● **RECORDED INFORMATION**:
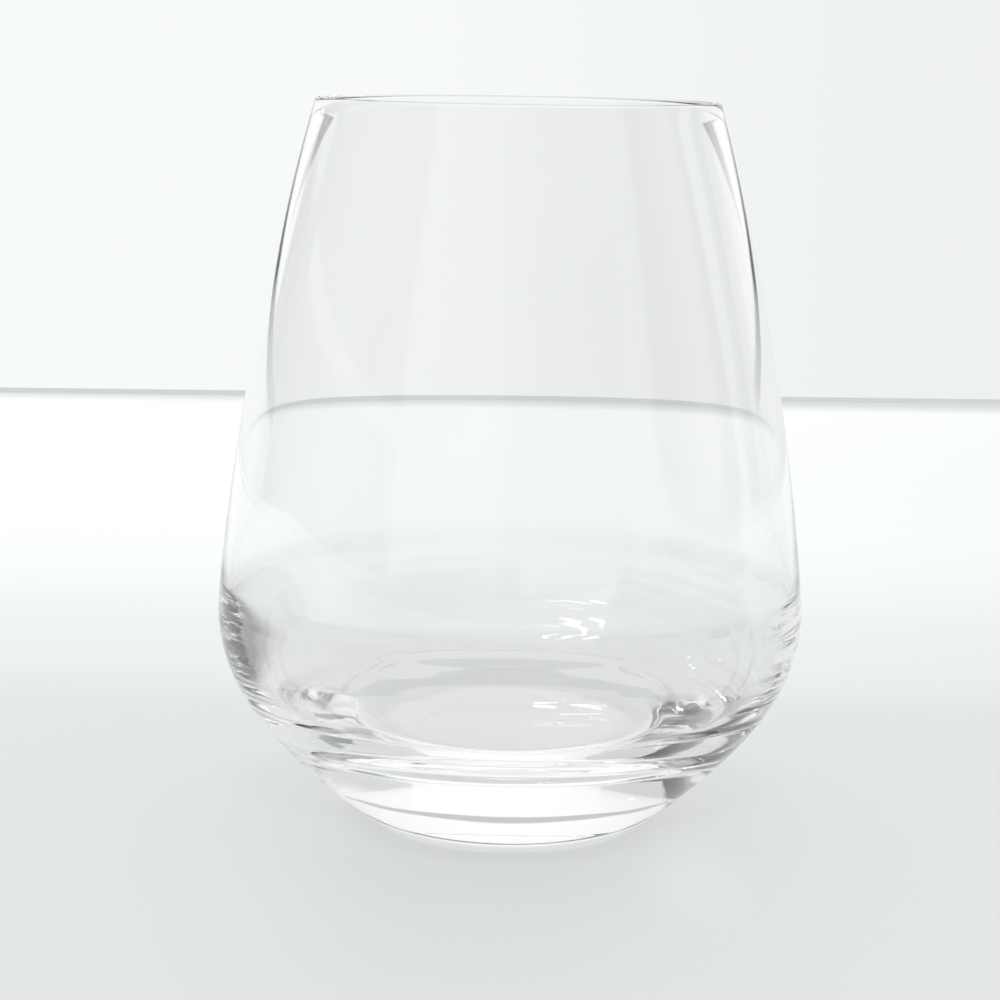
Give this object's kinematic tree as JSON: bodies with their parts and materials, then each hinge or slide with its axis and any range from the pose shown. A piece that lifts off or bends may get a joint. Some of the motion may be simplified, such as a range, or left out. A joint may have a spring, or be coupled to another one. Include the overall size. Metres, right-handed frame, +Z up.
{
  "type": "stemless wine glass",
  "caption": "Clear stemless wine glass: thin wall widening down to a low rounded belly, tapering to a small thick solid base with a flat foot ring.",
  "frame": {"origin": "middle of the foot, on the surface that the glass stands on", "axes": "+Z up along the glass's axis of revolution, through the open mouth; X and Y are alike because the glass is round"},
  "size_m": [0.096, 0.096, 0.1185],
  "materials": {
    "clear_glass": "fire-polished, colourless and fully clear"
  },
  "bodies": {
    "root": {"glass": "clear_glass"}
  },
  "joints": []
}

● **EXERCISE OBJECTIVE**: Every line of the data above should be reproduced word for word.

● **EXERCISE RESULT**:
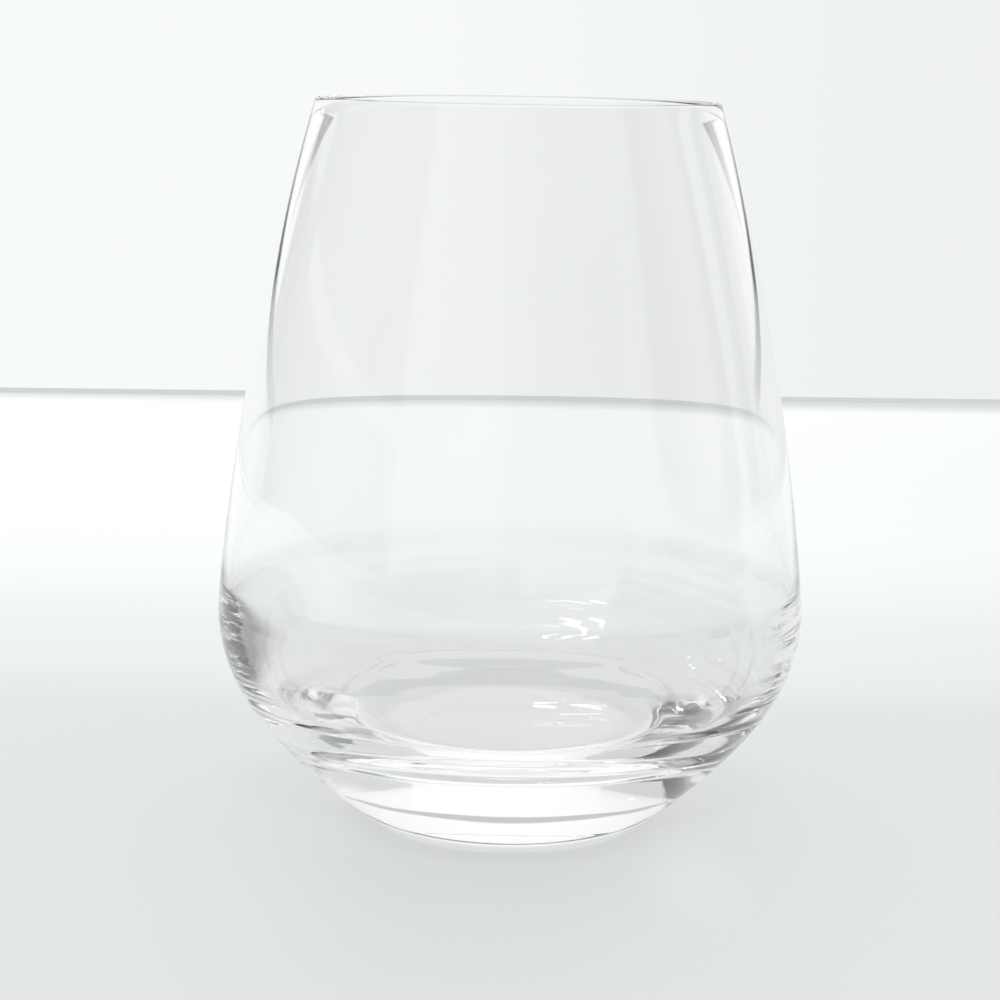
Give this object's kinematic tree as JSON: bodies with their parts and materials, then each hinge or slide with its axis and any range from the pose shown. A piece that lifts off or bends may get a joint. Some of the motion may be simplified, such as a range, or left out. A joint may have a spring, or be coupled to another one. Include the overall size. Metres, right-handed frame, +Z up.
{
  "type": "stemless wine glass",
  "caption": "Clear stemless wine glass: thin wall widening down to a low rounded belly, tapering to a small thick solid base with a flat foot ring.",
  "frame": {"origin": "middle of the foot, on the surface that the glass stands on", "axes": "+Z up along the glass's axis of revolution, through the open mouth; X and Y are alike because the glass is round"},
  "size_m": [0.096, 0.096, 0.1185],
  "materials": {
    "clear_glass": "fire-polished, colourless and fully clear"
  },
  "bodies": {
    "root": {"glass": "clear_glass"}
  },
  "joints": []
}